The indictment also contains forfeiture allegations against several defendants, which would require them to forfeit to the government the funds contained in several bank accounts as well as real estate located in Great Bend, Pittsburg, and Augusta in Kansas; Butler, Joplin, and West Plains in Missouri; and Claremore, Okmulgee, Muskogee, Enid, and Tahlequah in Oklahoma.

KCK man pleads guilty in heroin case

A Kansas City, Kansas, man pleaded guilty in federal court Thursday to his role in a conspiracy to distribute more than three kilograms of heroin that was intercepted by law enforcement officers when it was shipped from California to Kansas City, Missouri.

Solomon B. Hawthorne, 31, pleaded guilty before U.S. Chief District Judge Beth Phillips to participating in a conspiracy to possess heroin with the intent to distribute.

According to court documents, a Kansas City, Missouri, police detective intercepted a suspicious package at a local FedEx facility. The package, which was being shipped from California to a Kansas City, Missouri, address, contained a black metal safe. Inside the safe were three bundles of a total of 3.179 kilograms of heroin.

An undercover law enforcement officer conducted a controlled delivery of the package on Nov. 20, 2020. The undercover detective knocked on the front door of the residence but no one answered. He placed the package on the steps of the porch and officers initiated surveillance.

In less than an hour, an individual arrived via Uber and began continuously walking the block, texting and talking on his cell phone for a couple of hours, appearing to be keeping an eye on the parcel. At one point, he walked up to the house and repositioned the parcel on the porch in order to conceal it from the street.

A couple of hours later, Hawthorne arrived, driving a 2016 Dodge Ram truck. The individual got into Hawthorne’s truck and they drove around the block before pulling into the driveway of the residence. Hawthorne and the other individual were taken into custody.

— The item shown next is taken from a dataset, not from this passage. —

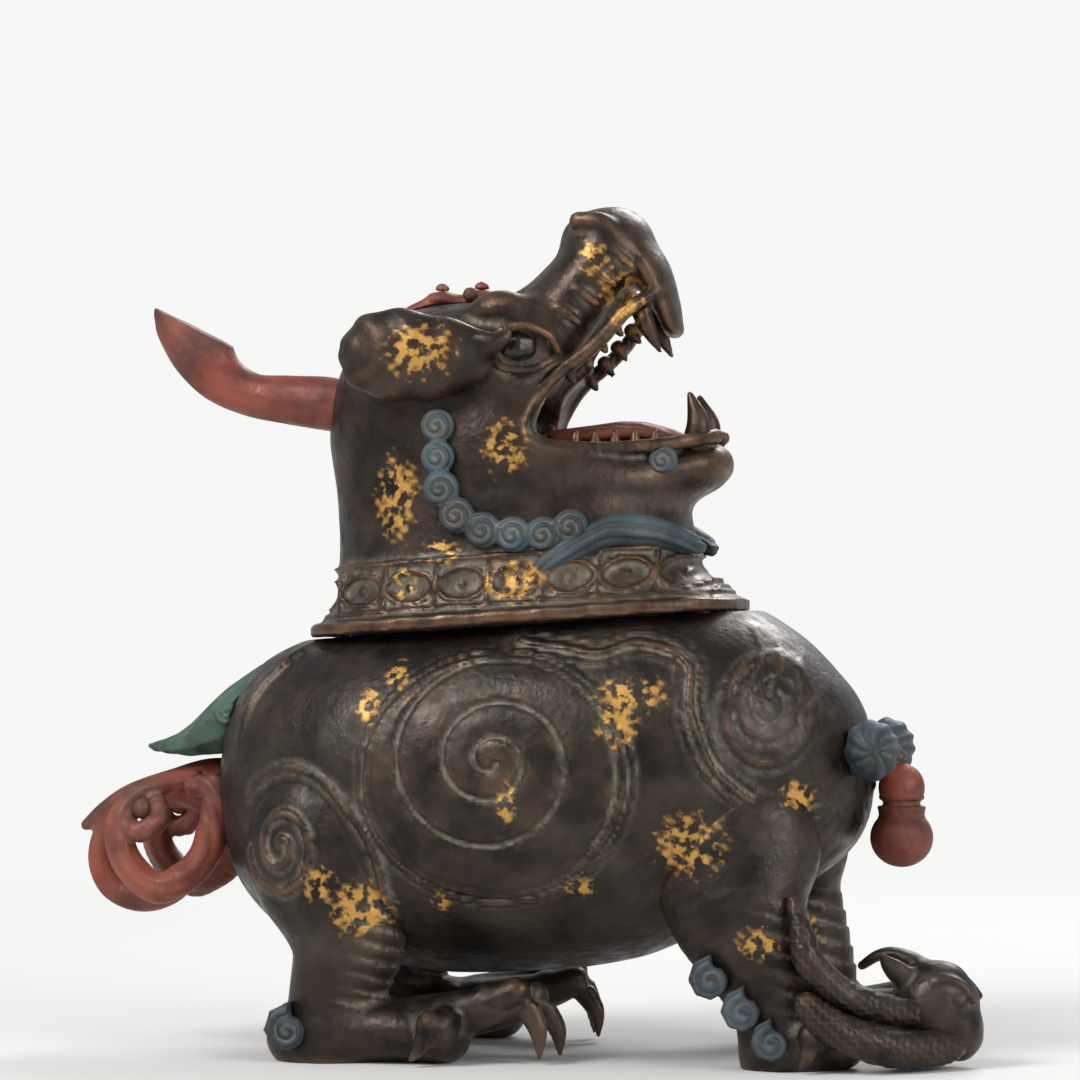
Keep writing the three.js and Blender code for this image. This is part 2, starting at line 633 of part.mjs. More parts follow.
function coverHead() {
  const hollowStations = [
    [COVER_X, 170, 3.7, MOUTH_HALF_LENGTH - 5, MOUTH_HALF_WIDTH - 5, 3],
    [COVER_X, 190, 3.7, MOUTH_HALF_LENGTH - 4.5, MOUTH_HALF_WIDTH - 5, 2.8],
    ...NECK.slice(4, 8).map(([x, z, tilt, long, wide, power]) => [x - 1, z, tilt, long - WALL, wide - WALL, power]),
    [-32, 266, 0, 46, 34, 2.1],
    [-36, 284, 0, 32, 26, 2],
    [-36, 292, 0, 14, 12, 2],
  ];
  const hollow = neck(0, hollowStations, 10);
  const jawFloor = limb([
    [-10, 0, 239, 14, 38], [40, 0, 239, 12, 30], [78, 0, 242, 12, 22],
  ], { sides: 10, steps: 4, power: 2.4 });
  const throat = limb([
    [-34, 0, 262, 16, 24], [-10, 0, 262, 13, 24], [14, 0, 268, 10, 23],
  ], { sides: 8, steps: 3 });
  const tongueWall = cut(
    deckPrism(MOUTH_HALF_LENGTH - TONGUE_CLEARANCE, MOUTH_HALF_WIDTH - TONGUE_CLEARANCE, -TONGUE_DEPTH, 6),
    deckPrism(MOUTH_HALF_LENGTH - 5, MOUTH_HALF_WIDTH - 5, -TONGUE_DEPTH - 4, 20),
  );
  const shell = cut(headSkin, cut(hollow, jawFloor), throat);
  return join(shell, tongueWall);
}

function horn() {
  const shaft = limb([
    [-74, 0, 268, 11, 11], [-90, 0, 272, 11.5, 11], [-108, 0, 274, 10.5, 10], [-125, 0, 276.5, 9.5, 9.5],
    [-139, 0, 284, 11, 10], [-147, 0, 295, 13.5, 11], [-153, 0, 306, 14, 10], [-158, 0, 316, 12, 8],
  ], { sides: 10, steps: 11 });
  const scoop = slab([[-172, 316.5], [-160, 311.5], [-145, 304], [-131, 296], [-120, 296], [-120, 345], [-172, 345]], -30, 30);
  return cut(shaft, scoop);
}

function ear() {
  return limb([
    [-10, -46, 294, 4, 3], [-20, -49, 290, 13, 7], [-34, -51, 288, 18, 10], [-49, -52, 289, 20.5, 11],
    [-62, -51, 290, 19, 10], [-70, -49, 291, 12, 7],
  ], { sides: 10, steps: 8, level: new THREE.Vector3(0, 1, 0) });
}

const MANE_CURLS = [[-33.5, 260], [-33, 247], [-31.5, 234], [-25, 223], [-14, 217], [-1.5, 215], [11, 215], [22, 218]];

function maneCurls() {
  const discs = MANE_CURLS.map(([x, z], i) => {
    const radius = i < 2 ? 6.2 : 7.2;
    const out = -54 + Math.max(z - 240, 0) * 0.12 + Math.max(x + 5, 0) * 0.13;
    return curl(x, out, z, radius, { turns: 1.25, thick: 6, rise: 1.8, steps: 6 });
  });
  const strip = MANE_CURLS.map(([x, z]) => [x, -50 + Math.max(z - 240, 0) * 0.12 + Math.max(x + 5, 0) * 0.13, z, 2.5, 3.5]);
  return join(...discs, limb(strip, { sides: 4, steps: 7 }));
}

function beardLock() {
  return limb([
    [6, -50, 198, 1.5, 3], [14, -49, 204, 4.5, 6], [26, -46, 212, 6, 8], [40, -41, 218, 7.5, 9],
    [54, -33, 217, 7, 9], [66, -22, 213, 5, 7], [71, -16, 210, 2, 3],
  ], { sides: 8, steps: 11 });
}

const fang = (x, y, z, tipX, tipY, tipZ, radius) =>
  limb([[x, y, z, radius, radius], [(x + tipX) / 2 - 1, (y + tipY) / 2, (z + tipZ) / 2, radius * 0.8, radius * 0.8],
    [tipX, tipY, tipZ, 0.8, 0.8]], { sides: 7, steps: 4, level: new THREE.Vector3(0.05, 1, 0) });

function tongue() {
  return limb([
    [4, 0, 256, 4, 14], [22, 0, 257, 5, 15], [40, 0, 258.5, 5.5, 13], [54, 0, 256.5, 4.5, 10], [62, 0, 255.5, 2.5, 6],
  ], { sides: 10, steps: 7 });
}

const CROWN_BEADS = [["front", -25, 0, 317.5], ["rear", -42, 0, 317], ["right", -27, -14, 314], ["left", -27, 14, 314]];

function crownPlate() {
  const petals = CROWN_BEADS.map(([, x, y, z]) => ball(x, y, z - 1.5, 8.5, 8.5, 4, 8, 4));
  const stem = limb([[-30, 0, 314, 4, 6], [-48, 0, 313, 4, 7], [-60, 0, 307, 3.5, 6]], { sides: 8, steps: 4 });
  return join(...petals, stem);
}

// Assembly. Each piece is trimmed to sit against the pieces that are already in place.

const beast = new THREE.Group();
const placed = [];

function boxOf(geometry) {
  return new THREE.Box3().setFromBufferAttribute(geometry.getAttribute("position")).expandByScalar(SEAM);
}

// outside: for a hollow casting, the solid form that later pieces are trimmed against.
function add(name, geometry, material, { outside = null, fitted = false } = {}) {
  const box = boxOf(geometry);
  const neighbours = fitted ? [] : placed.filter((other) => other.box.intersectsBox(box));
  const seated = neighbours.length ? seat(geometry, ...neighbours.map((other) => other.outside)) : geometry;
  placed.push({ outside: outside ?? seated, box: boxOf(seated) });
  const flat = seated.index ? seated.toNonIndexed() : seated;
  flat.computeVertexNormals();
  const mesh = new THREE.Mesh(flat, material);
  mesh.name = name;
  beast.add(mesh);
}

function addPair(name, right, material) {
  add(`${name}_right`, right, material);
  add(`${name}_left`, mirrored(right), material);
}

add("vessel_body", vesselBody(), bronze, { outside: bellySkin });
add("cover_head", coverHead(), russet, { outside: headSkin, fitted: true });

addPair("hind_leg", hindLeg(), bronze);
add("fore_leg_right", cut(foreLeg(), groundTool), bronze);
add("fore_leg_left", cut(mirrored(join(foreLeg(), foreToes())), groundTool), bronze);
add("serpent_head", serpentHead(), dusty);
const coils = serpentCoils();
add("serpent_coil_upper", coils.upper, bronze);
add("serpent_coil_lower", coils.lower, bronze);

addPair("heel_scroll", cut(curl(-90, -74, 13.5, 11.5, { turns: 1.75, thick: 14, steps: 8 }), groundTool), azurite);
const FORE_CURLS = [[84, 36.5, 10.5], [97, 24, 10.5], [108.5, 12, 10]];
FORE_CURLS.forEach(([x, z, radius], i) => {
  const disc = curl(x, -76, z, radius, { turns: 1.75, thick: 16, steps: 8 });
  addPair(`fore_scroll_${i + 1}`, cut(disc, groundTool), azurite);
});

add("rump_leaf", rumpLeaf(), malachite);
add("tail_root", tailRoot(), cinnabar);
addPair("tail_curl", tailCurl(), cinnabar);
addPair("tail_bead", ball(-164.5, -28, 101.5, 5, 6, 5, 8, 6), cinnabar);
addPair("leaf_scroll", curl(-128, -28, 142, 7, { turns: 1.5, thick: 14, steps: 8 }), malachite);

add("gourd_bell", gourdBell(), cinnabar);
const lug = limb([[136, 0, 128, 6, 8], [146, 0, 127, 5, 6], [152, 0, 121, 4, 4.5]], { sides: 8, steps: 4 });
add("bell_lug", lug, russet);
addPair("chest_tuft", chestTuft(), azurite);

add("horn", horn(), cinnabar);
addPair("ear", ear(), russet);
addPair("eye", ball(-4, -31, 293, 11, 11, 10.5, 10, 7), dusty);
addPair("mane_curls", maneCurls(), azurite);
addPair("beard_lock", beardLock(), azurite);
add("mouth_tongue", tongue(), cinnabar);
addPair("lower_fang", fang(68, -14, 252, 65, -13, 275, 4.5), bronze);
addPair("upper_fang", fang(45, -17, 312, 54, -15, 291, 5), russet);
addPair("chin_curl", curl(62, -29, 245, 5, { turns: 1.25, thick: 8, steps: 8, lean: 0.5 }), azurite);
add("crown_plate", crownPlate(), cinnabar);
CROWN_BEADS.forEach(([name, x, y, z]) => {
  add(`crown_bead_${name}`, ball(x, y, z + 2.5, 3.6, 3.6, 3.4, 8, 6), cinnabar);
});

// The origin is the middle of the object's base.
const box = new THREE.Box3().setFromObject(beast);
beast.position.set(-(box.min.x + box.max.x) / 2, -(box.min.y + box.max.y) / 2, 0);

export default beast;
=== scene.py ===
"""Looks of a bronze incense burner in the shape of a standing beast.

The castings are modelled as distance fields in millimetres, in the beast's own frame: +X the
way it faces, z = 0 the ground. They are meshed, given their relief, and placed in metres.
"""
import json
import math

import bpy
import numpy as np
import openvdb
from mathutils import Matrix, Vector


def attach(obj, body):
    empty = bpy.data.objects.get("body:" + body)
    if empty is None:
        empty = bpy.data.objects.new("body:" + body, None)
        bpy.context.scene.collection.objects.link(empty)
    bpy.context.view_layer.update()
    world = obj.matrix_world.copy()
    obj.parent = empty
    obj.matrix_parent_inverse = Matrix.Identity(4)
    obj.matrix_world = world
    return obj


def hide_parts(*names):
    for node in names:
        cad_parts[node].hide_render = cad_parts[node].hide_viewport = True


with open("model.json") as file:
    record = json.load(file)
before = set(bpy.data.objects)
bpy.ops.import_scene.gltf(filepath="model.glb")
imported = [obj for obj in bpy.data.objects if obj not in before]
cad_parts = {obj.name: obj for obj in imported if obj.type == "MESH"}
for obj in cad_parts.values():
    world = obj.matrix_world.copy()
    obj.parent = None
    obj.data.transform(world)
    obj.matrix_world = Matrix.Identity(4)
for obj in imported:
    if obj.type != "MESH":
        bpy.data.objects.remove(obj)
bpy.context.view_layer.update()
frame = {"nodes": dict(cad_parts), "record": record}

MM = 0.001
BEAST_TO_ROW = 6.28  # the row's origin is the middle of its box's base, this far behind the beast's own
WALL = 4.5
DECK_HEIGHT = 178.4  # of the mouth's plane, which rises towards the chest
DECK_SLOPE = math.tan(math.radians(3.7))
COVER_X = -4.0  # the middle of the mouth and of the cover
MOUTH_LONG, MOUTH_WIDE = 76.0, 47.0  # half sizes
MOUTH_POWER = 3  # squareness of the mouth's outline
RUMP_X = -136.0
CHEST_X = 141.0
FAR = 60.0  # distance given to empty space
NOWHERE = 1e9  # a distance that any other is less than
MARGIN = 6.0  # space worked out round a limb
THINNEST = 0.4  # the least half width of a limb
LEAST = 0.3  # the least half size that an inset leaves
HANDS = {-1: "right", 1: "left"}  # by the sign of y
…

When officers searched Hawthorne’s truck, they found a large clear storage bag that contained approximately 134.04 grams of heroin. They also found a black bag that contained $48,680 in cash and a Glock 9mm magazine with 10 rounds of ammunition. Another Glock 9mm magazine, which contained 15 rounds of ammunition, was found in a hidden compartment underneath the dashboard.

According to court documents, Hawthorne had conducted similar transactions twice over the previous few months and had paid approximately $100,000 to purchase heroin that was shipped to Kansas City.

Under federal statutes, Hawthorne is subject to a mandatory minimum sentence of 10 years in federal prison without parole, up to a sentence of life in federal prison without parole. The maximum statutory sentence is prescribed by Congress and is provided here for informational purposes, as the sentencing of the defendant will be determined by the court based on the advisory sentencing guidelines and other statutory factors. A sentencing hearing is scheduled on Dec. 16, 2021.

This case is being prosecuted by Assistant U.S. Attorney Emily A. Morgan. It was investigated by the Drug Enforcement Administration, the Kansas City, Missouri, Police Department, and the MoWIN Task Force.